→ **Task brief**
Copy out every line of the data exactly.

_ _ _

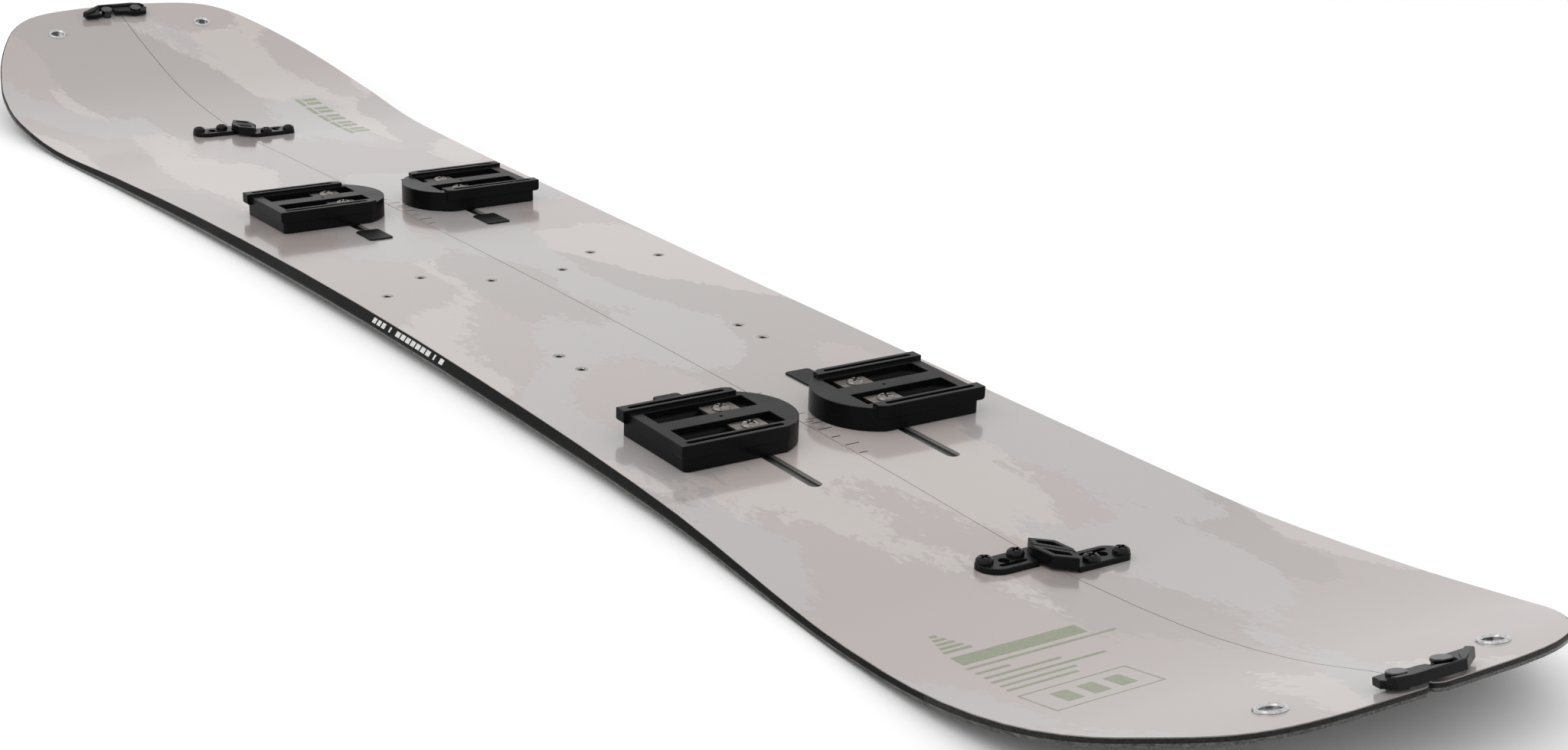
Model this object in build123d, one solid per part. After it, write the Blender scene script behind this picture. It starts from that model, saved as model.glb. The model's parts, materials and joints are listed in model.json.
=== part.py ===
from build123d import *
import math
import os

# Splitboard: a snowboard sawn lengthwise into two touring halves, with its riding hardware.
# Frame: origin at the middle of the length, on the seam, at the height of the ground.
# +X runs to the nose, +Y to the left half, +Z up. Lengths are in millimetres.

# ---------------------------------------------------------------- driving dimensions
LENGTH = 1590.0            # tip to tail
SEAM_GAP = 0.5             # saw line between the two halves
CONTACT_X = 520.0          # where the cambered base meets the ground, fore and aft
THICK_MID = 8.4
THICK_CONTACT = 5.2
THICK_TIP = 4.4

BASE_T = 1.8               # base sheet, and the steel edge beside it
EDGE_W = 2.0               # width of the steel edge
TOP_T = 0.6                # topsheet
WALL_W = 6.0               # sidewall strip along the outer edge
SEAM_WALL_W = 3.0          # sidewall strip along the seam
BEVEL_START = 3.0          # height on the sidewall where its bevel begins
BEVEL_X = 560.0            # the bevel fades out here
TIP_CORNER_R = 7.0         # rounded corner of each half where the seam reaches a tip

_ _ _

→ **Answer to the task**
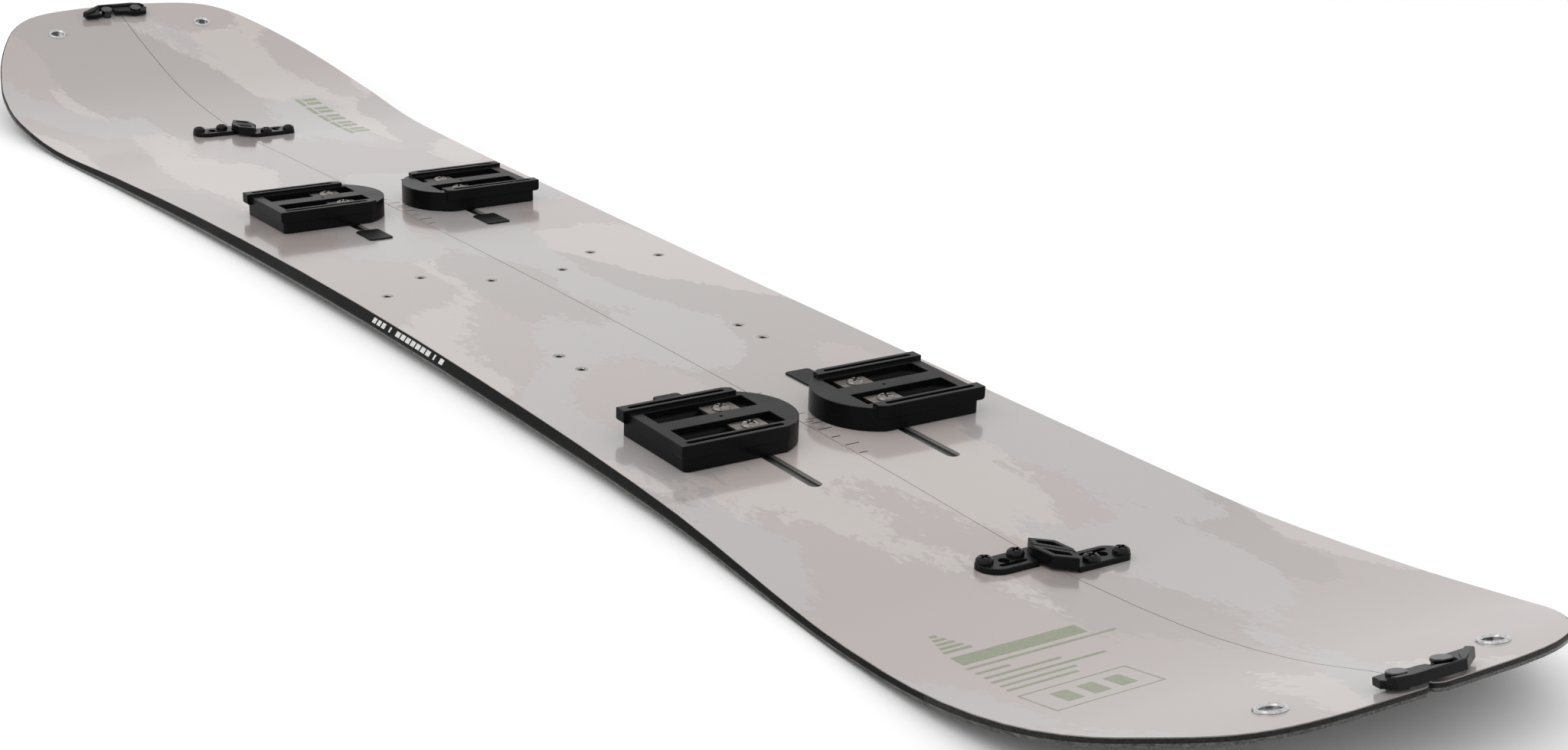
Model this object in build123d, one solid per part. After it, write the Blender scene script behind this picture. It starts from that model, saved as model.glb. The model's parts, materials and joints are listed in model.json.
=== part.py ===
from build123d import *
import math
import os

# Splitboard: a snowboard sawn lengthwise into two touring halves, with its riding hardware.
# Frame: origin at the middle of the length, on the seam, at the height of the ground.
# +X runs to the nose, +Y to the left half, +Z up. Lengths are in millimetres.

# ---------------------------------------------------------------- driving dimensions
LENGTH = 1590.0            # tip to tail
SEAM_GAP = 0.5             # saw line between the two halves
CONTACT_X = 520.0          # where the cambered base meets the ground, fore and aft
THICK_MID = 8.4
THICK_CONTACT = 5.2
THICK_TIP = 4.4

BASE_T = 1.8               # base sheet, and the steel edge beside it
EDGE_W = 2.0               # width of the steel edge
TOP_T = 0.6                # topsheet
WALL_W = 6.0               # sidewall strip along the outer edge
SEAM_WALL_W = 3.0          # sidewall strip along the seam
BEVEL_START = 3.0          # height on the sidewall where its bevel begins
BEVEL_X = 560.0            # the bevel fades out here
TIP_CORNER_R = 7.0         # rounded corner of each half where the seam reaches a tip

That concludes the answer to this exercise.